Letter to the Editor

I would like to clarify the comments you attributed to me as a result of our conversation at IMAPS International. I do not believe I said that through silicon vias (TSVs) were a pipedream, nor did I doubt that they would be adopted. What I said was that they would not be adopted at the rate projected. That is why I referenced the flip chip vs, wire bond issue as an historical reference. I said that they would have their areas of adoption, but that I doubted it would be as widespread as everyone was projecting. I even talked about some of the roadblocks to their becoming fully mainstream.

I believe that the pipedream comment was related to the general belief that the TSV was going to allow for wafer-level stacking. Technically this is true, but my comment was related to the overall aspects of wafer-level stacking including the technical hurdles that must be overcome. To do this requires that each die on a wafer have the same size and pitch. This is a highly inefficient use of silicon since different devices have different sizes. If all the devices are to be stacked in wafer format, then every wafer will have to have the same die-to-die pitch on the wafer. This would mean that production would be driven to the largest device size to be stacked instead of the highest density possible on the wafer. That goes against the best cost model the industry uses at every turn. There will be a market for TSV type processes for device stacking but I doubt that there will be much in the way of wafer stacking. Even device stacking will require a considerable amount of effort to move beyond a niche application area in the near to middle term future.
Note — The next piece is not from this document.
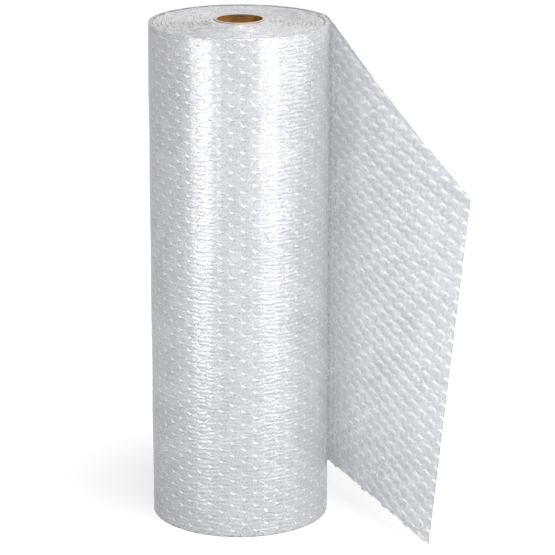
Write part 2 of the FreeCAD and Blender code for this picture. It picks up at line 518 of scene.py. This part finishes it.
wound_plastic = film_plastic(
    "wound_film_plastic",
    mirror=0.31,
    see_through=0.0,
    index=1.45,
    painted_gap_highlight=0.06,
    glint_size=1.25,
    glint_broken=0.0,
    painted_rim_highlight=0.0,
    ripple_height=0.38,
)
outer_skin = wound_skin(
    "wound_film",
    start=0,
    length=LAST_LENGTH + FRONT_LENGTH + UNDER_RADIUS * LEAVE_ANGLE * OVERLAP,
    width=FILM_WIDTH,
    edge_line=climbing_edge,
)
add_film(outer_skin, wound_plastic)
skin_below = wound_skin(
    "wound_film_below",
    start=LAST_LENGTH + FRONT_LENGTH + UNDER_RADIUS * LEAVE_ANGLE,
    length=UNDER_RADIUS * (math.pi - LEAVE_ANGLE),
    width=TAIL_RISE * 1.3,
    edge_line=np.zeros_like,
)
add_film(skin_below, wound_plastic)

# Wound edges
# The cut edges of all the turns, seen at both ends of the roll: in each turn a straight line of flat
# film, and the layer of bubbles, cut through, waving in and out beside it. Nothing is added or glued.
EDGE_STEP = 0.0017
EDGE_DEPTH = 0.003
LINES = 6
LINE_WIDTH = 0.0004
LINE_DEPTH, FLAT_DEPTH = 0.0002, 0.0003
DOME_HEIGHT = 0.0036
CROWN, CROWN_RADIUS = 0.0026, 0.052
INNERMOST_LENGTH = (half_turn(0)[1] + half_turn(1)[1]) * math.pi
CORE_GAP, CORE_DROP = 0.00005, 0.0004
CUT_SHADE = (0.52, 0.53, 0.56)


def wound_edges(name, start, crown_height):
    """A ribbon with the section of the film's cut edge, wound as the film is. At the innermost turns its
    last line lies on the core."""
    total = sum(half_turn(index)[1] * math.pi for index in range(HALF_TURNS - 1)) + LAST_LENGTH - start
    clear_selection()
    steps = int(total / EDGE_STEP)
    bpy.ops.mesh.primitive_grid_add(x_subdivisions=steps, y_subdivisions=LINES, size=1)
    edges = bpy.context.object
    edges.name = name
    places = read_vertices(edges)
    distance = start + (places[:, 0] + 0.5) * total
    line = np.round((0.5 - places[:, 1]) * LINES).astype(int)
    dome = np.abs(np.sin(distance / (2 * COLUMN_PITCH) * math.pi * 2)) ** 0.7
    wander = np.sin(distance * 61) * np.sin(distance * 143 + 1)
    crest = LINE_WIDTH * 1.6 + (DOME_HEIGHT - LINE_WIDTH * 2) * dome
    flat_line = (LINE_DEPTH, FLAT_DEPTH, FLAT_DEPTH + LINE_WIDTH)
    wavy_line = (crest * 0.55, crest, crest + LINE_WIDTH)
    depth = np.choose(line, [*flat_line, *wavy_line, TURN_PITCH])
    low = EDGE_DEPTH * (0.75 + 0.25 * np.sin(distance * 229))
    flat_crest = 0.0003 * (1 + wander)
    wavy_crest = 0.0004 * (1 + np.sin(distance * 311))
    height = -np.choose(line, [low, flat_crest, flat_crest, low * dome, wavy_crest, wavy_crest, low])
    x, y = wind(distance, depth)
    radius = np.hypot(x, y)
    on_core = (line == LINES) & (distance > start + total - INNERMOST_LENGTH)
    height[on_core] = -CORE_DROP
    grow = np.maximum(CORE_RADIUS + CORE_GAP, np.where(on_core, 0, radius)) / radius
    crown = crown_height * (1 - smooth(CORE_RADIUS, CROWN_RADIUS, radius))
    write_vertices(edges, np.column_stack([x * grow, y * grow, height + crown + FILM_WIDTH]))
    keep_for_material(edges, sunk=-height / EDGE_DEPTH, tone=0.5 + 0.4 * wander)
    edges.data.shade_smooth()
    return edges


def turn_over(piece):
    """Makes a ribbon that was wound for the roll's upper end into its lower one."""
    places = read_vertices(piece)
    places[:, 2] = FILM_WIDTH - places[:, 2]
    write_vertices(piece, places)
    edit_whole(piece)
    bpy.ops.mesh.flip_normals()
    bpy.ops.object.mode_set(mode="OBJECT")
    return piece


def cut_edges_plastic():
    """The same film seen on its cut edge: pale lines, with painted shade where the edge is sunk between
    them.
    """
    material, shader, place = new_material("film_cut_edges")
    specks = place.noise(scale=800, detail=4, distortion=1.0)
    patches = place.noise(scale=70, detail=2)
    film = place.kept("tone").blend(FILM_SHADE, PALE_FILM_AND_PAINTED_GLINT)
    # Painted shade where the cut edge is sunk.
    film = film.mix(CUT_SHADE, place.kept("sunk").step(0.1, 0.9) * 0.6)
    film = film.mix(CUT_SHADE, patches.step(0.45, 0.75) * 0.4)
    film = film.mix(PALE_FILM_AND_PAINTED_GLINT, specks.step(0.52, 0.64) * 0.6)
    film = film.mix(CUT_SHADE, (1 - specks.step(0.36, 0.48)) * 0.8)
    feed(
        shader,
        Base_Color=film,
        Roughness=specks.step(0.3, 0.7) * 0.2 + 0.2,
        Coat_Weight=0.5,
        Coat_Roughness=0.1,
        Normal=specks.bump(0.0006, 0.5),
    )
    return material


cut_film = cut_edges_plastic()
add_film(wound_edges("wound_edges_top", 0, CROWN), cut_film)
add_film(turn_over(wound_edges("wound_edges_bottom", LAST_LENGTH, 0)), cut_film)

# Tail
# The loose end of the film. It leaves the roll along its tangent and bends outwards, more at the top,
# where it was cut off on a slant. Its bubbles stand out of the side that faces the roll.
LOWER_LENGTH, LOWER_BEND = 0.176, math.radians(27)
UPPER_LENGTH, UPPER_BEND = 0.201, math.radians(44)
TAIL_LENGTH = (LOWER_LENGTH + UPPER_LENGTH) / 2
SLANT_DROP, SLANT_EASE = 0.150, 1.35
ROW_LIFT = ROW_PITCH
SHEET = 0.0003
RING_RADII = (0.0049, 0.0042, 0.0022)
RING_HEIGHTS = (0.5, 0.86, 1.0)


def plan_point(length, bend, share):
    """Place and heading on an arc seen from above that leaves the roll and turns outwards."""
    centre, radius, _ = half_turn(HALF_TURNS - 1)
    radius -= FILM_THICKNESS / 2
    heading = math.pi / 2 - LEAVE_ANGLE
    turned = heading - bend * share
    x = centre + radius * math.cos(LEAVE_ANGLE) + (math.sin(heading) - np.sin(turned)) * length / bend
    y = radius * math.sin(LEAVE_ANGLE) - (np.cos(turned) - math.cos(heading)) * length / bend
    return x, y, turned


def tail_edges(share):
    """Heights of the tail's lower and upper edge."""
    return TAIL_RISE * (1 - share**2), FILM_WIDTH - SLANT_DROP * np.clip(share, 0, None) ** SLANT_EASE


def row_lift(share):
    """How far up the rows of bubbles have come: most at the roll, and nothing at the tail's end."""
    return ROW_LIFT * (1 - share**2)


def bubble_wholeness(cell):
    """How much of its height each bubble has: those that an edge cuts have gone nearly flat."""
    middle = cell * (COLUMN_PITCH, ROW_PITCH)
    share = middle[:, 0] / TAIL_LENGTH
    low, high = tail_edges(share)
    lift = row_lift(share)
    inside = np.minimum(middle[:, 1] + lift - low, high - middle[:, 1] - lift)
    inside = np.minimum(inside, np.minimum(TAIL_LENGTH - middle[:, 0], middle[:, 0]))
    return 0.25 + 0.75 * smooth(0.1 * BUBBLE_RADIUS, BUBBLE_RADIUS, inside)


def tail_relief(places, cell, away):
    """Heights over the flat sheet: domes on one face of it, and slight swellings on the other."""
    whole = bubble_wholeness(cell)
    dome = np.interp(away, (*RING_RADII[::-1], BUBBLE_RADIUS), (*RING_HEIGHTS[::-1], 0.0))
    dome *= DOME_HEIGHT * whole * (0.88 + 0.12 * own_tone(cell))
    dome += 2 * PUCKER * puckered(places, cell)
    swell = SWELL * 0.6 * whole * (1 - np.clip(away / BUBBLE_RADIUS, 0, 1) ** 2)
    return np.where(places[:, 2] > -SHEET / 2, SHEET + dome, -swell)


def tail_film():
    """The tail, cut and thickened flat, then stood up along the arcs of its lower and upper edge."""
    film = flat_film("film_tail", TAIL_LENGTH, FILM_WIDTH, RING_RADII)
    cut_off(film, (0, 0, 0), (-1, 0, 0))
    cut_off(film, (TAIL_LENGTH, 0, 0), (1, 0, 0))
    for side, away in ((0, (0, -1, 0)), (1, (0, 1, 0))):
        trim_edge(film, lambda x: tail_edges(x / TAIL_LENGTH)[side] - row_lift(x / TAIL_LENGTH), away)
    solidify = film.modifiers.new("sheet", "SOLIDIFY")
    solidify.thickness = SHEET
    bpy.context.view_layer.objects.active = film
    bpy.ops.object.modifier_apply(modifier=solidify.name)
    places = read_vertices(film)
    cell, away = nearest_bubble(places)
    keep_lattice(film, places, cell)
    share = places[:, 0] / TAIL_LENGTH
    low, high = tail_edges(share)
    z = places[:, 1] + row_lift(share)
    up = (z - low) / (high - low)
    low_x, low_y, low_turned = plan_point(LOWER_LENGTH, LOWER_BEND, share)
    high_x, high_y, high_turned = plan_point(UPPER_LENGTH, UPPER_BEND, share)
    normal = (low_turned + high_turned) / 2
    out = FILM_THICKNESS / 2 - tail_relief(places, cell, away)
    x = low_x + (high_x - low_x) * up + np.sin(normal) * out
    y = low_y + (high_y - low_y) * up + np.cos(normal) * out
    write_vertices(film, np.column_stack([x, y, z]))
    film.data.shade_smooth()
    return film


loose_plastic = film_plastic(
    "loose_film_plastic",
    mirror=0.1,
    see_through=0.82,
    index=1.12,
    painted_gap_highlight=0.06,
    glint_size=2.2,
    glint_broken=0.5,
    painted_rim_highlight=0.3,
    ripple_height=0.0,
)
add_film(tail_film(), loose_plastic)

# Studio
# A pale floor, two tall soft lamps that make the two bright bands down the roll, a large softbox above
# it, a fill from the right and a pale sky. Near the roll the floor glows a little less: painted shade
# around the roll, under which the roll's real shadow also shows.
LOOK_DOWN = math.radians(16.13)
CAMERA_PLACE = (0.0367, -2.705, 1.024)
CAMERA_LENS = 183.7
LAMPS = (
    ("left_strip", -44, 0, 0.9, 0.25, 0.64, 2.5),
    ("right_strip", 40, 0, 0.9, 0.23, 0.64, 2.05),
    ("softbox", 25, 54, 3.0, 2.0, 2.0, 66),
    ("side_fill", 75, 12, 3.0, 2.0, 2.0, 23),
)
LAMP_CLEARANCE = 0.01
SKY = (0.93, 0.965, 1.0)
SKY_LIGHT = 0.1
BLACK, WHITE = (0.0, 0.0, 0.0), (1.0, 1.0, 1.0)
FLOOR_SIZE = 40
FLOOR_GREY = (0.35, 0.35, 0.35)
FLOOR_GLOW = 0.98
PAINTED_SHADE_GLOW_NEAR = (0.75, 0.75, 0.75)
NEAR, FAR = 0.10, 0.36


def seen_directly(socket):
    """1 for what the camera sees, directly, in a mirror or through glass."""
    path = socket.node("LightPath", {}, {})
    reflected, through = path.beside("Is Glossy Ray"), path.beside("Is Transmission Ray")
    return path.maths("MAXIMUM", reflected.maths("MAXIMUM", through))


clear_selection()
bpy.ops.mesh.primitive_plane_add(size=FLOOR_SIZE)
floor = bpy.context.object
floor.name = "floor"
material, shader, place = new_material("studio_floor")
floor_x, floor_y, _ = place.parts()
# Painted shade: the floor glows less within a short way of the roll.
glow = floor_x.length_with(floor_y).step(NEAR, FAR).blend(PAINTED_SHADE_GLOW_NEAR, WHITE)
feed(
    shader,
    Base_Color=FLOOR_GREY,
    Roughness=place.noise(scale=40, detail=3) * 0.1 + 0.85,
    Specular_IOR_Level=0.0,
    Emission_Color=seen_directly(place).blend(BLACK, glow),
    Emission_Strength=FLOOR_GLOW,
)
floor.data.materials.append(material)

for name, azimuth, up, away, width, height, power in LAMPS:
    lamp = bpy.data.lights.new(name, "AREA")
    lamp.shape = "RECTANGLE"
    lamp.size = width
    lamp.size_y = height
    lamp.energy = power
    holder = bpy.data.objects.new(name, lamp)
    bpy.context.scene.collection.objects.link(holder)
    turn, rise = math.radians(azimuth), math.radians(up)
    level, lift = away * math.cos(rise), away * math.sin(rise)
    aim = max(FILM_WIDTH / 2, height / 2 + LAMP_CLEARANCE - lift)
    holder.location = (math.sin(turn) * level, -math.cos(turn) * level, aim + lift)
    holder.rotation_euler = (math.pi / 2 - rise, 0, turn)

world = bpy.data.worlds.new("studio")
bpy.context.scene.world = world
world.use_nodes = True
background = world.node_tree.nodes["Background"]
white = seen_directly(Socket(world.node_tree, None))
world.node_tree.links.new(white.blend(SKY, WHITE).socket, background.inputs["Color"])
world.node_tree.links.new((white * (1 - SKY_LIGHT) + SKY_LIGHT).socket, background.inputs["Strength"])

view = bpy.data.cameras.new("photo_view")
view.lens = CAMERA_LENS
view_holder = bpy.data.objects.new("photo_view", view)
bpy.context.scene.collection.objects.link(view_holder)
view_holder.location = CAMERA_PLACE
view_holder.rotation_euler = (math.pi / 2 - LOOK_DOWN, 0, 0)
bpy.context.scene.camera = view_holder
bpy.context.scene.view_settings.view_transform = "Standard"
There are lots of developments in this industry that have claimed to be the new beginning and arrived to great fanfare, both in product and process fields. Remember TAB bonding? What about bubble memories? There are many other processes that have been developed that are great for specific areas but have tremendous costs associated with them. They are accepted only because they have performance advantages that outweigh the cost impact. If someone can come along with an equal performance process at a better cost point, the industry would fall all over itself to adopt it quickly.